Legislative technicality

The Florida Senate approved the legalization of the test strips. But when the measure came before the House on March 11, the last scheduled day of the annual session, Plakon said it should be rejected because the idea had not been vetted and debated in House committees. “It came over to us … with no data, no research, no staff analysis,” he said.

Aronberg, a former member of the Florida Senate, said the argument about a procedure is a smokescreen used when lawmakers don’t want to debate an issue on its merits.

“That procedural argument is always brought out when you don’t want to talk about the real argument. There were other bills that had not been fully vetted in committee, and [the test strips legislation] was vetted in Senate committee,” Aronberg said.

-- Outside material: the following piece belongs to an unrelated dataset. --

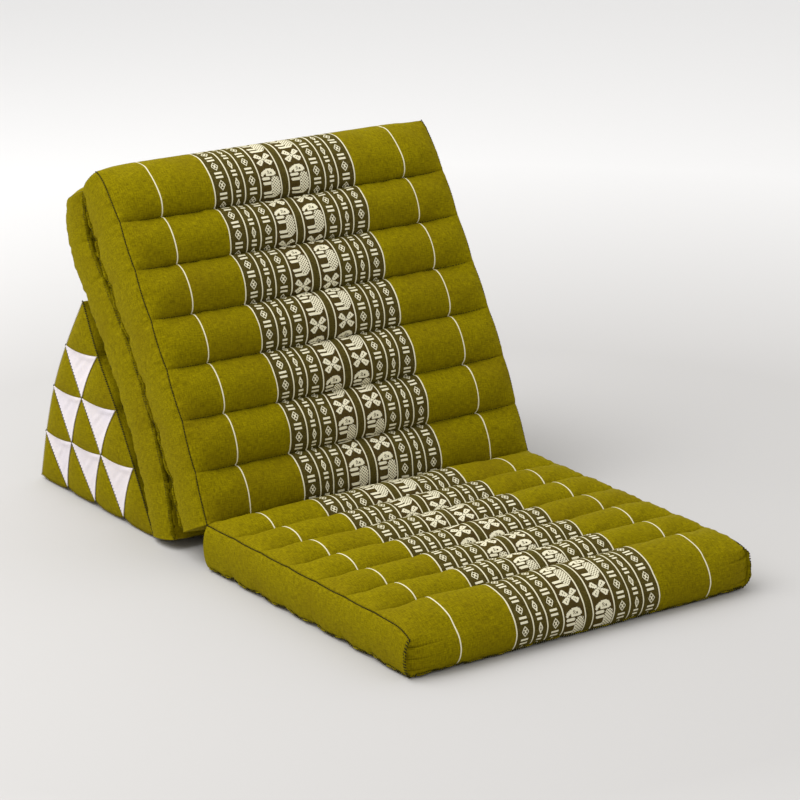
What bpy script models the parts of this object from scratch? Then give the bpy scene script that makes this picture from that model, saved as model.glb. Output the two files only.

On a voice vote, with no recorded roll call, the Republicans who control the House removed the test strip language from a broader piece of legislation that had passed the Senate. Lawmakers then approved the underlying legislation, which is awaiting action from the governor.

Next year

Plakon said someone who wants test strips can obtain them. People with foresight and funds can buy them on Amazon and have them delivered in a day, Plakon said. As an experiment, he said he ordered a single strip for $2.97. A set of 25 costs $25.

But they’re still illegal in Florida, though Aronberg and Pryor’s spokeswoman said they didn’t know of any Palm Beach or Broward county prosecutions for possessing the strips.

Aronberg said legalization would make them much more widely available, allowing sales at retail pharmacies, and increase the likelihood they’d be used. Agencies in some states promote and distribute the strips.

Plakon, who leaves office this year because of term limits, said supporters can push their case in the 2023 legislative session.

Aronberg said proponents would try again. “We’re going to redouble our efforts. We’re motivated to get it passed next year,” he said. “Floridians will die as a result of the House’s decision.”